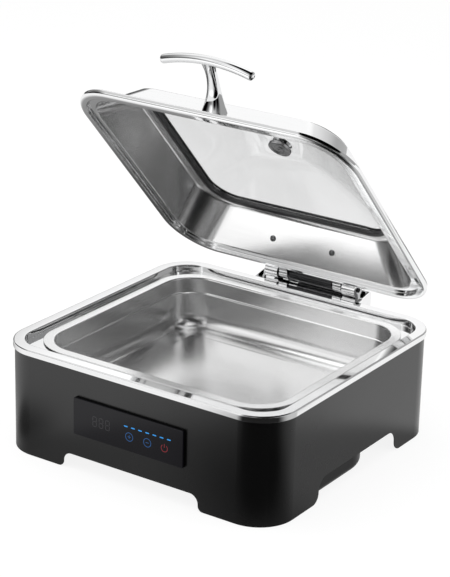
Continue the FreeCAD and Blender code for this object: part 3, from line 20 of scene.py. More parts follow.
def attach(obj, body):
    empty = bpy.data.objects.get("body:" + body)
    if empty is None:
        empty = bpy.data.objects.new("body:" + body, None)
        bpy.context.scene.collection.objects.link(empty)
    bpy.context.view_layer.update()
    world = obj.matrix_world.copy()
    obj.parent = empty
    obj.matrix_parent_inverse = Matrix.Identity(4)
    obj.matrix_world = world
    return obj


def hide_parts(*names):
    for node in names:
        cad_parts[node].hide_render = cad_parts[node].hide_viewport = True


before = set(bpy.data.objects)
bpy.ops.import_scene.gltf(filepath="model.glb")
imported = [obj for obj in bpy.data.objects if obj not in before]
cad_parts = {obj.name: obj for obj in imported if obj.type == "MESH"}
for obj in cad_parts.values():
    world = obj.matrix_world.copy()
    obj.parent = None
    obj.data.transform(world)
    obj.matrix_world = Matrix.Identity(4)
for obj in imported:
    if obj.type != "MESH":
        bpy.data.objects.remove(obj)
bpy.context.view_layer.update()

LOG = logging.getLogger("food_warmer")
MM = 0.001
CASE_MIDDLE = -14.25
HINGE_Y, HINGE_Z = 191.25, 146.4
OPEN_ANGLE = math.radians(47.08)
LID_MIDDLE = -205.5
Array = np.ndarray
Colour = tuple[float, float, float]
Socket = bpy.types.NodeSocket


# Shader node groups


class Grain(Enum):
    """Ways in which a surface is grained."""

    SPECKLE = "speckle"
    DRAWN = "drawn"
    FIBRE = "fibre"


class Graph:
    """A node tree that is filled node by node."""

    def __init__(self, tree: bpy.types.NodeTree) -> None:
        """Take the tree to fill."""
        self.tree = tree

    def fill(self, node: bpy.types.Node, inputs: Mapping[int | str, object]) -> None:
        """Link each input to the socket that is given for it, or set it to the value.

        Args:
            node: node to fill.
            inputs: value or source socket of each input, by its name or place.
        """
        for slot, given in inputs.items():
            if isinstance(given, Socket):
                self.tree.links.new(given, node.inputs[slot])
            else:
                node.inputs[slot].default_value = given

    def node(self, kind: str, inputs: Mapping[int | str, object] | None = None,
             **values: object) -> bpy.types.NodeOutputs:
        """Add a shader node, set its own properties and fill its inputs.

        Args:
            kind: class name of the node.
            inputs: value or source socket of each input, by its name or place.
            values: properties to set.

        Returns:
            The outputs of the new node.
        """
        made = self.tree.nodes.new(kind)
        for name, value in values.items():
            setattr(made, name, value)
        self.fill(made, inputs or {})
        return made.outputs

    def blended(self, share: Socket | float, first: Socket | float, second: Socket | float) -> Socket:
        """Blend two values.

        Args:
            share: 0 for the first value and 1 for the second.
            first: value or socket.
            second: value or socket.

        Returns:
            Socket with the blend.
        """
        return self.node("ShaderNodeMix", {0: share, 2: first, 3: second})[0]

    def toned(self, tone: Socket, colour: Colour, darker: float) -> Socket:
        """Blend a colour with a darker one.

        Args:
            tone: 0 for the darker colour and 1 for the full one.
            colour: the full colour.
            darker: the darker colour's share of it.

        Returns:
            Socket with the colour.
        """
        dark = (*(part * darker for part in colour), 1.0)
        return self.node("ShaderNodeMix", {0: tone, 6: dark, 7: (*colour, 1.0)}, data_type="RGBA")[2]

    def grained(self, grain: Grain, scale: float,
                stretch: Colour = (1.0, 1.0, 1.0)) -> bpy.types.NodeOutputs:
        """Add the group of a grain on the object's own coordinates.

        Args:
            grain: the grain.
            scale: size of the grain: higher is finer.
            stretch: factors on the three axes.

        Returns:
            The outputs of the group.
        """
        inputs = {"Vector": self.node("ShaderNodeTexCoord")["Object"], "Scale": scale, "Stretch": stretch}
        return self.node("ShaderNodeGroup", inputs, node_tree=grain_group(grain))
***
Using the data above, return each line exactly as written.

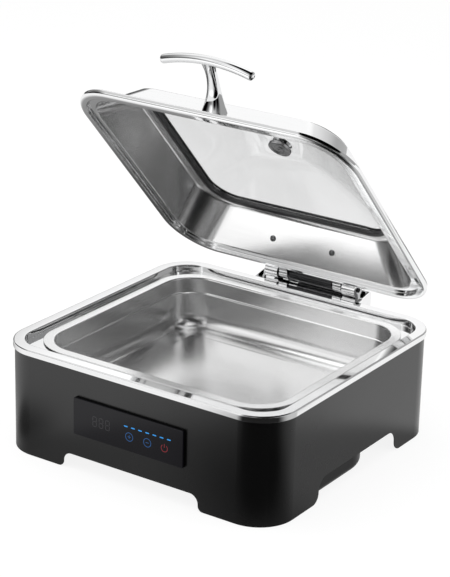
Continue the FreeCAD and Blender code for this object: part 3, from line 20 of scene.py. More parts follow.
def attach(obj, body):
    empty = bpy.data.objects.get("body:" + body)
    if empty is None:
        empty = bpy.data.objects.new("body:" + body, None)
        bpy.context.scene.collection.objects.link(empty)
    bpy.context.view_layer.update()
    world = obj.matrix_world.copy()
    obj.parent = empty
    obj.matrix_parent_inverse = Matrix.Identity(4)
    obj.matrix_world = world
    return obj


def hide_parts(*names):
    for node in names:
        cad_parts[node].hide_render = cad_parts[node].hide_viewport = True


before = set(bpy.data.objects)
bpy.ops.import_scene.gltf(filepath="model.glb")
imported = [obj for obj in bpy.data.objects if obj not in before]
cad_parts = {obj.name: obj for obj in imported if obj.type == "MESH"}
for obj in cad_parts.values():
    world = obj.matrix_world.copy()
    obj.parent = None
    obj.data.transform(world)
    obj.matrix_world = Matrix.Identity(4)
for obj in imported:
    if obj.type != "MESH":
        bpy.data.objects.remove(obj)
bpy.context.view_layer.update()

LOG = logging.getLogger("food_warmer")
MM = 0.001
CASE_MIDDLE = -14.25
HINGE_Y, HINGE_Z = 191.25, 146.4
OPEN_ANGLE = math.radians(47.08)
LID_MIDDLE = -205.5
Array = np.ndarray
Colour = tuple[float, float, float]
Socket = bpy.types.NodeSocket


# Shader node groups


class Grain(Enum):
    """Ways in which a surface is grained."""

    SPECKLE = "speckle"
    DRAWN = "drawn"
    FIBRE = "fibre"


class Graph:
    """A node tree that is filled node by node."""

    def __init__(self, tree: bpy.types.NodeTree) -> None:
        """Take the tree to fill."""
        self.tree = tree

    def fill(self, node: bpy.types.Node, inputs: Mapping[int | str, object]) -> None:
        """Link each input to the socket that is given for it, or set it to the value.

        Args:
            node: node to fill.
            inputs: value or source socket of each input, by its name or place.
        """
        for slot, given in inputs.items():
            if isinstance(given, Socket):
                self.tree.links.new(given, node.inputs[slot])
            else:
                node.inputs[slot].default_value = given

    def node(self, kind: str, inputs: Mapping[int | str, object] | None = None,
             **values: object) -> bpy.types.NodeOutputs:
        """Add a shader node, set its own properties and fill its inputs.

        Args:
            kind: class name of the node.
            inputs: value or source socket of each input, by its name or place.
            values: properties to set.

        Returns:
            The outputs of the new node.
        """
        made = self.tree.nodes.new(kind)
        for name, value in values.items():
            setattr(made, name, value)
        self.fill(made, inputs or {})
        return made.outputs

    def blended(self, share: Socket | float, first: Socket | float, second: Socket | float) -> Socket:
        """Blend two values.

        Args:
            share: 0 for the first value and 1 for the second.
            first: value or socket.
            second: value or socket.

        Returns:
            Socket with the blend.
        """
        return self.node("ShaderNodeMix", {0: share, 2: first, 3: second})[0]

    def toned(self, tone: Socket, colour: Colour, darker: float) -> Socket:
        """Blend a colour with a darker one.

        Args:
            tone: 0 for the darker colour and 1 for the full one.
            colour: the full colour.
            darker: the darker colour's share of it.

        Returns:
            Socket with the colour.
        """
        dark = (*(part * darker for part in colour), 1.0)
        return self.node("ShaderNodeMix", {0: tone, 6: dark, 7: (*colour, 1.0)}, data_type="RGBA")[2]

    def grained(self, grain: Grain, scale: float,
                stretch: Colour = (1.0, 1.0, 1.0)) -> bpy.types.NodeOutputs:
        """Add the group of a grain on the object's own coordinates.

        Args:
            grain: the grain.
            scale: size of the grain: higher is finer.
            stretch: factors on the three axes.

        Returns:
            The outputs of the group.
        """
        inputs = {"Vector": self.node("ShaderNodeTexCoord")["Object"], "Scale": scale, "Stretch": stretch}
        return self.node("ShaderNodeGroup", inputs, node_tree=grain_group(grain))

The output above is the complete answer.